Military Spending and Manpower Weigh in Favor of China
China is one of the largest military spenders in the world, with the official military budget, according to China’s finance ministry, declared at $177 billion, even as some analysts see this number much higher at $261-266 billion. On the other hand, the Stockholm International Peace Research Institute (SIPRI) puts India’s defense budget at $71.1 billion, making it the third-largest spender in the world. A rather quick breakdown is warranted in order to fully assess its capabilities across the region.
India’s available manpower stands at 622,480,340 with 538 fighter jets, 8,686 armored vehicles, 10 destroyers, and 16 submarines. However, India’s military appears to be fraying, indicated by sub-par fighter jets that are unable to defend effectively in the event of a conflict. This was increasingly evident when Pakistan shot down India’s Russian-made MiG-21 Bison, a fighter jet first flown in 1956, with U.S.-made AIM-120 air-to-air missile, thus illustrating the need for India to update its fleet and benefit from advanced technology provided by defense contractors spanning the EU and the United States.
Looking more broadly at India’s military capabilities, one finds that years of under-investment and a lack of coordination have further impeded its military supremacy against the likes of Pakistan and China, and puts the disputed area of Kashmir at risk of further Pakistani encroachment. The recent assault by China in the Ladakh region is symptomatic of the broader vulnerabilities of India especially of its army, where troops in high altitude areas do not have access to snow goggles, which are indispensable for the blizzard-prone zone.

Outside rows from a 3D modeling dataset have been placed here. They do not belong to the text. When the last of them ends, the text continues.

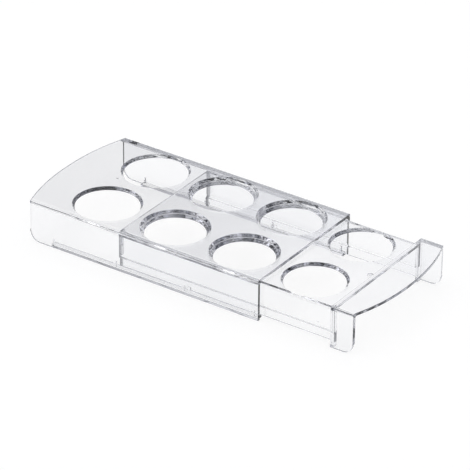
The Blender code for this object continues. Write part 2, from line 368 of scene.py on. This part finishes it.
# ------------------------------------------------------------------- material
def clear_plastic(name, tint, seed, painted_shade_x=None):
    mat = bpy.data.materials.new(name)
    mat.use_nodes = True
    nt = mat.node_tree
    n, l = nt.nodes, nt.links
    p = n["Principled BSDF"]
    p.inputs["Metallic"].default_value = 0.0
    p.inputs["IOR"].default_value = 1.57
    p.inputs["Transmission Weight"].default_value = 1.0
    co = n.new("ShaderNodeTexCoord")
    mp = n.new("ShaderNodeMapping")
    mp.inputs["Location"].default_value = (seed, seed * 0.7, seed * 1.3)
    l.new(co.outputs["Object"], mp.inputs["Vector"])
    # slow waves of the moulded surface, stretched along the melt's flow
    flow = n.new("ShaderNodeMapping")
    flow.inputs["Scale"].default_value = (0.55, 1.0, 1.0)
    l.new(mp.outputs["Vector"], flow.inputs["Vector"])
    wave = n.new("ShaderNodeTexNoise")
    wave.inputs["Scale"].default_value = 42.0
    wave.inputs["Detail"].default_value = 1.5
    wave.inputs["Roughness"].default_value = 0.45
    l.new(flow.outputs["Vector"], wave.inputs["Vector"])
    fine = n.new("ShaderNodeTexNoise")
    fine.inputs["Scale"].default_value = 260.0
    fine.inputs["Detail"].default_value = 2.0
    l.new(flow.outputs["Vector"], fine.inputs["Vector"])
    bump = n.new("ShaderNodeBump")
    bump.inputs["Strength"].default_value = 0.03
    bump.inputs["Distance"].default_value = 0.0007
    l.new(wave.outputs["Fac"], bump.inputs["Height"])
    bump2 = n.new("ShaderNodeBump")
    bump2.inputs["Strength"].default_value = 0.02
    bump2.inputs["Distance"].default_value = 0.00006
    l.new(fine.outputs["Fac"], bump2.inputs["Height"])
    l.new(bump.outputs["Normal"], bump2.inputs["Normal"])
    l.new(bump2.outputs["Normal"], p.inputs["Normal"])
    # handling haze: the polish varies a little
    haze = n.new("ShaderNodeTexNoise")
    haze.inputs["Scale"].default_value = 28.0
    haze.inputs["Detail"].default_value = 5.0
    haze.inputs["Roughness"].default_value = 0.62
    l.new(mp.outputs["Vector"], haze.inputs["Vector"])
    rr = n.new("ShaderNodeMapRange")
    rr.inputs["From Min"].default_value = 0.35
    rr.inputs["From Max"].default_value = 0.75
    rr.inputs["To Min"].default_value = 0.0
    rr.inputs["To Max"].default_value = 0.018
    l.new(haze.outputs["Fac"], rr.inputs["Value"])
    l.new(rr.outputs["Result"], p.inputs["Roughness"])
    ramp = n.new("ShaderNodeValToRGB")
    ramp.color_ramp.elements[0].position = 0.3
    ramp.color_ramp.elements[0].color = (tint[0] * 0.990, tint[1] * 0.991, tint[2] * 0.994, 1)
    ramp.color_ramp.elements[1].position = 0.7
    ramp.color_ramp.elements[1].color = (tint[0], tint[1], tint[2], 1)
    l.new(wave.outputs["Fac"], ramp.inputs["Fac"])
    colour = ramp.outputs["Color"]
    if painted_shade_x is not None:
        # painted shade: the thick rolled ends of the side walls get a dark grey base colour, standing in for the
        # shade seen there
        xyz = n.new("ShaderNodeSeparateXYZ")
        l.new(co.outputs["Object"], xyz.inputs["Vector"])
        along = n.new("ShaderNodeMapRange")
        along.interpolation_type = "SMOOTHSTEP"
        along.inputs["From Min"].default_value = painted_shade_x * MM
        along.inputs["From Max"].default_value = (painted_shade_x + 0.7) * MM
        along.inputs["To Min"].default_value = 1.0
        along.inputs["To Max"].default_value = 0.0
        l.new(xyz.outputs["X"], along.inputs["Value"])
        side = n.new("ShaderNodeMath")
        side.operation = "ABSOLUTE"
        l.new(xyz.outputs["Y"], side.inputs[0])
        wall = n.new("ShaderNodeMath")
        wall.operation = "GREATER_THAN"
        l.new(side.outputs["Value"], wall.inputs[0])
        wall.inputs[1].default_value = (BAND_HALF - 2.6) * MM
        painted_shade_mask = n.new("ShaderNodeMath")
        painted_shade_mask.operation = "MULTIPLY"
        l.new(along.outputs["Result"], painted_shade_mask.inputs[0])
        l.new(wall.outputs["Value"], painted_shade_mask.inputs[1])
        mix = n.new("ShaderNodeMix")
        mix.data_type = "RGBA"
        ins = [i for i in mix.inputs if i.enabled]
        l.new(painted_shade_mask.outputs["Value"], ins[0])
        l.new(colour, ins[1])
        # the dark grey of the painted shade
        ins[2].default_value = (0.30, 0.305, 0.325, 1)
        colour = [o for o in mix.outputs if o.enabled][0]
    l.new(colour, p.inputs["Base Color"])
    ab = n.new("ShaderNodeVolumeAbsorption")
    ab.inputs["Color"].default_value = (0.500, 0.515, 0.562, 1)
    ab.inputs["Density"].default_value = 36.0
    l.new(ab.outputs["Volume"], n["Material Output"].inputs["Volume"])
    return mat


outer = make_outer()
inner = make_inner()
for ob, body, node, slot, tint, seed in (
        (outer, "outer", "outer_tray", "clear_outer", (0.993, 0.995, 1.0), 0.0),
        (inner, "inner", "inner_tray", "clear_inner", (0.994, 0.996, 1.0), 3.1)):
    finish_shading(ob)
    ob.data.materials.clear()
    # the inner tray also gets painted shade at the rear ends of its side walls
    ob.data.materials.append(clear_plastic(slot + "_plastic", tint, seed,
                                           IN_REAR + 1.5 if body == "inner" else None))
    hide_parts(node)
    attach(ob, body)

# ---------------------------------------------------------------------- stage
bm = bmesh.new()
bmesh.ops.create_circle(bm, cap_ends=True, segments=96, radius=60.0)
floor = to_object("floor", bm)
floor.location.z = -0.0002
fm = bpy.data.materials.new("pale_floor")
fm.use_nodes = True
fp = fm.node_tree.nodes["Principled BSDF"]
fp.inputs["Base Color"].default_value = (0.18, 0.18, 0.18, 1)
fp.inputs["Emission Color"].default_value = (1, 1, 1, 1)
fp.inputs["Emission Strength"].default_value = 0.86
fp.inputs["Roughness"].default_value = 0.9
fp.inputs["Specular IOR Level"].default_value = 0.1
floor.data.materials.append(fm)

world = bpy.data.worlds.new("studio")
bpy.context.scene.world = world
world.use_nodes = True
wn, wl = world.node_tree.nodes, world.node_tree.links
bg = wn["Background"]
tc = wn.new("ShaderNodeTexCoord")
sep = wn.new("ShaderNodeSeparateXYZ")
wl.new(tc.outputs["Generated"], sep.inputs["Vector"])


def world_ramp(stops):
    node = wn.new("ShaderNodeValToRGB")
    els = node.color_ramp.elements
    while len(els) > 1:
        els.remove(els[-1])
    els[0].position, els[0].color = stops[0][0], stops[0][1] + (1,)
    for pos, col in stops[1:]:
        e = els.new(pos)
        e.color = col + (1,)
    return node


# a white band at the horizon, a dim studio above it, and softboxes overhead
belt = world_ramp([(0.0, (0.97, 0.97, 0.97)), (0.022, (0.95, 0.95, 0.96)), (0.05, (0.10, 0.10, 0.11)),
                   (0.70, (0.10, 0.10, 0.11)), (0.86, (1.0, 1.0, 1.0)), (1.0, (1.25, 1.25, 1.25))])
wl.new(sep.outputs["Z"], belt.inputs["Fac"])
cells = wn.new("ShaderNodeTexNoise")
cells.inputs["Scale"].default_value = 7.0
cells.inputs["Detail"].default_value = 1.0
wl.new(tc.outputs["Generated"], cells.inputs["Vector"])
patch = world_ramp([(0.0, (0.4, 0.4, 0.4)), (0.545, (0.6, 0.6, 0.6)), (0.56, (13.0, 13.0, 13.0)), (1.0, (18.0, 18.0, 18.0))])
wl.new(cells.outputs["Fac"], patch.inputs["Fac"])
above = world_ramp([(0.0, (0, 0, 0)), (0.03, (0, 0, 0)), (0.08, (1, 1, 1)), (0.66, (1, 1, 1)), (0.80, (0, 0, 0)), (1.0, (0, 0, 0))])
wl.new(sep.outputs["Z"], above.inputs["Fac"])


def world_mix(kind, fac, a, b):
    node = wn.new("ShaderNodeMix")
    node.data_type = "RGBA"
    node.blend_type = kind
    ins = [i for i in node.inputs if i.enabled]
    for sock, src in zip(ins, (fac, a, b)):
        wl.new(src, sock)
    return [o for o in node.outputs if o.enabled][0]


studio = world_mix("MULTIPLY", above.outputs["Color"], belt.outputs["Color"], patch.outputs["Color"])

# a big reflector card behind the tray, brighter towards its right end
card_x = world_ramp([(0.0, (0.28, 0.28, 0.31)), (0.28, (0.44, 0.44, 0.47)), (0.48, (0.66, 0.66, 0.69)),
                     (0.66, (0.90, 0.90, 0.93)), (1.0, (1.0, 1.0, 1.03))])
span = wn.new("ShaderNodeMapRange")
span.inputs["From Min"].default_value = -0.535
span.inputs["From Max"].default_value = -0.440
wl.new(sep.outputs["X"], span.inputs["Value"])
wl.new(span.outputs["Result"], card_x.inputs["Fac"])
facing = wn.new("ShaderNodeVectorMath")
facing.operation = "DOT_PRODUCT"
facing.inputs[1].default_value = (-0.4892, 0.7199, 0.4924)
wl.new(tc.outputs["Generated"], facing.inputs[0])
card = wn.new("ShaderNodeMapRange")
card.inputs["From Min"].default_value = 0.9925
card.inputs["From Max"].default_value = 0.9962
wl.new(facing.outputs["Value"], card.inputs["Value"])
wl.new(world_mix("MIX", card.outputs["Result"], studio, card_x.outputs["Color"]), bg.inputs["Color"])
bg.inputs["Strength"].default_value = 1.0


def softbox(name, loc, aim, size, power):
    li = bpy.data.lights.new(name, "AREA")
    li.shape = "RECTANGLE"
    li.size, li.size_y = size
    li.energy = power
    ob = bpy.data.objects.new(name, li)
    bpy.context.scene.collection.objects.link(ob)
    ob.location = loc
    ob.rotation_euler = (Vector(loc) - Vector(aim)).to_track_quat("Z", "Y").to_euler()
    return ob


softbox("key", (-0.6, -0.9, 2.4), (0, 0, 0), (2.0, 1.6), 7)

# --------------------------------------------------------------------- camera
AZ, EL, ROLL = math.radians(34.25), math.radians(29.65), math.radians(0.557)
DIST, F_PX = 2.4035, 3930.0
U0, V0 = -1.52, 7.17
target = Vector((-0.00115, 0.0, 0.014))
back = Vector((math.sin(AZ) * math.cos(EL), -math.cos(AZ) * math.cos(EL), math.sin(EL)))
right = (-back).cross(Vector((0, 0, 1))).normalized()
up = right.cross(-back)
r = right * math.cos(ROLL) + up * math.sin(ROLL)
u = -right * math.sin(ROLL) + up * math.cos(ROLL)
cam = bpy.data.objects.new("camera", bpy.data.cameras.new("camera"))
bpy.context.scene.collection.objects.link(cam)
loc = target + back * DIST - r * (U0 * DIST / F_PX) + u * (V0 * DIST / F_PX)
cam.matrix_world = Matrix(((r.x, u.x, back.x, loc.x), (r.y, u.y, back.y, loc.y),
                           (r.z, u.z, back.z, loc.z), (0, 0, 0, 1)))
cam.data.sensor_width = 36.0
cam.data.lens = F_PX / 470 * 36.0
cam.data.clip_start = 0.05
cam.data.clip_end = 200.0
bpy.context.scene.camera = cam

sc = bpy.context.scene
sc.view_settings.view_transform = "Standard"
sc.view_settings.look = "None"
sc.view_settings.exposure = 0.0
sc.cycles.max_bounces = 56
sc.cycles.transmission_bounces = 36
sc.cycles.glossy_bounces = 26
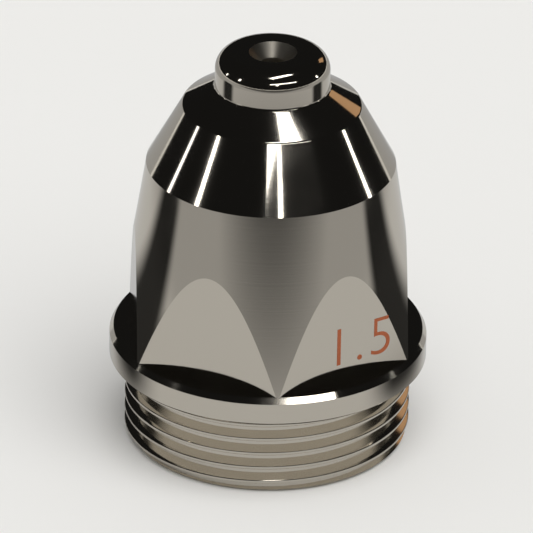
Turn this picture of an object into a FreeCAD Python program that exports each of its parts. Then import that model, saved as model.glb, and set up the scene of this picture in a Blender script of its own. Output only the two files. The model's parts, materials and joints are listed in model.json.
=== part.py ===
"""Plasma cutting torch nozzle with a screwed foot.

One solid: the outside is turned, the inside is bored, and six flats are milled
into the foot of the body for a spanner. The nozzle stands on its threaded end,
its axis is Z, and the arc leaves upwards through the orifice. Millimetres.
"""
import FreeCAD, Part
import math
import os
import Sketcher

# alias, value in millimetres (or degrees, or a count), meaning
DIMENSIONS = [
    ("thread_diameter", 18.0, "major diameter of the M18 x 1 thread"),
    ("thread_length", 5.4, "threaded end, up to the underside of the flange"),
    ("thread_lead_in", 0.5, "45 degree chamfer where the thread starts"),
    ("flange_diameter", 20.0, "round flange that seats on the torch head"),
    ("flange_thickness", 1.85, "from the underside of the flange to its ledge"),
    ("rim_step", 0.25, "how far the flange stands proud of the body's foot"),
    ("rim_drop", 0.37, "height of the chamfer on the flange's upper rim"),
    ("flange_edge_break", 0.15, "45 degree chamfer on its lower rim"),
    ("body_height", 11.55, "tapered body, from the ledge to the shoulder"),
    ("body_hollow", 0.06, "how far the middle of its side lies inside a straight cone"),
    ("shoulder_diameter", 15.64, "where the side of the body ends"),
    ("shoulder_height", 4.05, "steep cone above the shoulder"),
    ("nose_diameter", 11.2, "where the steep cone meets the flat one"),
    ("nose_height", 1.25, "flat cone, up to the foot of the boss"),
    ("boss_diameter", 7.2, "boss that holds the orifice"),
    ("boss_height", 2.3, "from the flat cone to the end face"),
    ("boss_rounding", 1.15, "rounding round the end face"),
    ("boss_foot_fillet", 0.25, "between the boss and the flat cone"),
    ("nose_rounding", 0.3, "between the steep cone and the flat one"),
    ("across_flats", 17.0, "spanner size"),
    ("flat_count", 6.0, "flats round the foot of the body"),
    ("seat_diameter", 14.0, "counterbore that the swirl ring fits"),
    ("seat_depth", 5.0, "depth of that counterbore"),
    ("seat_lead_in", 0.3, "45 degree chamfer at its mouth"),
    ("chamber_diameter", 12.0, "bore round the electrode"),
    ("chamber_depth", 11.5, "straight length of the chamber above its seat"),
    ("orifice_diameter", 1.5, "bore that the arc leaves through"),
    ("orifice_length", 3.25, "straight length of the orifice"),
    ("dish_diameter", 3.0, "countersink at the outlet"),
    ("dish_angle", 90.0, "included angle of the countersink"),
]

# alias, formula over the cells above, meaning
DERIVED = [
    ("ledge_z", "thread_length + flange_thickness", "ledge round the flats"),
    ("rim_z", "ledge_z - rim_drop", "top of the flange's straight wall"),
    ("shoulder_z", "ledge_z + body_height", "shoulder"),
    ("nose_z", "shoulder_z + shoulder_height", "edge of the nose"),
    ("boss_z", "nose_z + nose_height", "foot of the boss"),
    ("end_z", "boss_z + boss_height", "end face"),
    ("chamber_z", "seat_depth + chamber_depth", "top of the straight chamber"),
    ("dish_depth", "(dish_diameter - orifice_diameter) / 2 / tan(dish_angle / 2 * 1deg)",
     "depth of the countersink"),
    ("dish_z", "end_z - dish_depth", "foot of the countersink"),
    ("throat_z", "dish_z - orifice_length", "where the chamber's cone ends"),
    ("foot_diameter", "flange_diameter - 2 * rim_step", "foot of the tapered body"),
]

# feature, its radius, and the diameter and height of the edge that it rounds
ROUNDINGS = [
    ("nose_edge", "nose_rounding", "nose_diameter", "nose_z"),
    ("boss_foot", "boss_foot_fillet", "boss_diameter", "boss_z"),
]

# A sketch's own numbers for its origin, its axes and the points of an edge.
ORIGIN = (-1, 1)
H_AXIS, V_AXIS = -1, -2
START, END, CENTRE = 1, 2, 3
UP = FreeCAD.Vector(0, 0, 1)
TOLERANCE = 0.001


def make_sheet(doc):
    """The driving dimensions, and what is worked out from them."""
    sheet = doc.addObject("Spreadsheet::Sheet", "dimensions")
    row = 1
    for alias, value, meaning in DIMENSIONS:
        sheet.set(f"A{row}", meaning)
        sheet.set(f"B{row}", str(value))
        sheet.setAlias(f"B{row}", alias)
        row += 1
    for alias, formula, meaning in DERIVED:
        sheet.set(f"A{row}", meaning)
        sheet.set(f"B{row}", "=" + formula)
        sheet.setAlias(f"B{row}", alias)
        row += 1
    doc.recompute()
    return sheet


def cell(alias):
    return "dimensions." + alias


def radius(alias):
    return f"dimensions.{alias} / 2"


def origin_feature(body, role):
    """One of the body's own planes or axes."""
    return next(item for item in body.Origin.OriginFeatures if item.Role == role)


def new_sketch(body, name, plane):
    sketch = body.newObject("Sketcher::SketchObject", name)
    sketch.AttachmentSupport = [(origin_feature(body, plane), "")]
    sketch.MapMode = "FlatFace"
    return sketch


def bind(sketch, kind, *where, formula):
    """Add a constraint whose value comes from the sheet."""
    value = float(sketch.evalExpression(formula))
    index = sketch.addConstraint(Sketcher.Constraint(kind, *where, value))
    sketch.setExpression(f"Constraints[{index}]", formula)


def hold_point(sketch, edge, end, x_formula, y_formula):
    """Fix a point by two sizes; None means that it lies on the other axis."""
    if x_formula is None:
        sketch.addConstraint(Sketcher.Constraint("PointOnObject", edge, end, V_AXIS))
    else:
        bind(sketch, "DistanceX", *ORIGIN, edge, end, formula=x_formula)
    if y_formula is None:
        sketch.addConstraint(Sketcher.Constraint("PointOnObject", edge, end, H_AXIS))
    else:
        bind(sketch, "DistanceY", *ORIGIN, edge, end, formula=y_formula)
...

Furthermore, multipurpose boots adapted to the snow-capped landscapes are equally inaccessible by India’s military according to a report by the Comptroller and Auditor General (CAG). Moreover, not only is requisite food for high-altitude areas absent for soldiers in the Siachen and Ladakh region, but they are also exposed to inadequate nutrition that makes them unfit to respond to an otherwise targeted Chinese assault.
A Warranted Revamp
While India’s over-invested military is partially starved in its bordering regions, it should be noted that this mishap illustrates a lack of coordination in its logistical delivery. Despite its military spending rising by 6.8% to 74.1 billion in 2019, such mistakes could be costly for India over the long-run. It is now clear that the issue at stake here isn’t India’s expenditure on its vintage army, which appears to prioritize the wrong areas, but the inability of its military to streamline logistical support for its land and maritime troops.
For example, India’s decision to sign a Memorandum of Understanding (MoU) with Russia to upgrade its amphibious capabilities and train its fleet will go a long way to shore up confidence, but this should not take precedence over the full servicing of its armed forces. The failure to address these shortcomings embolden the Pakistani military, serving as the anchor for future attacks, should Pakistan sense any weakness as China pushes for greater terrain in the territory.
China’s expansionist tendencies are unlikely to cede until it emerges as the regional hegemon, while Pakistan’s financially-driven support and mutual disdain for India will see it flex its military muscle in the near term. India’s vintage military cannot be understated as it possesses nuclear weapons that are nonetheless lethal, but it has a great deal to lose from an outcome that prioritizes nuclear weapons.
Rather than assert its geopolitical supremacy via nuclear weapons, it must instead align its response time with targeted investments that would enable it to develop key competencies and credibly protect its borders as well as its sphere of influence. One thing is for certain, India and its military have been exposed by China in the ongoing Ladakh skirmish.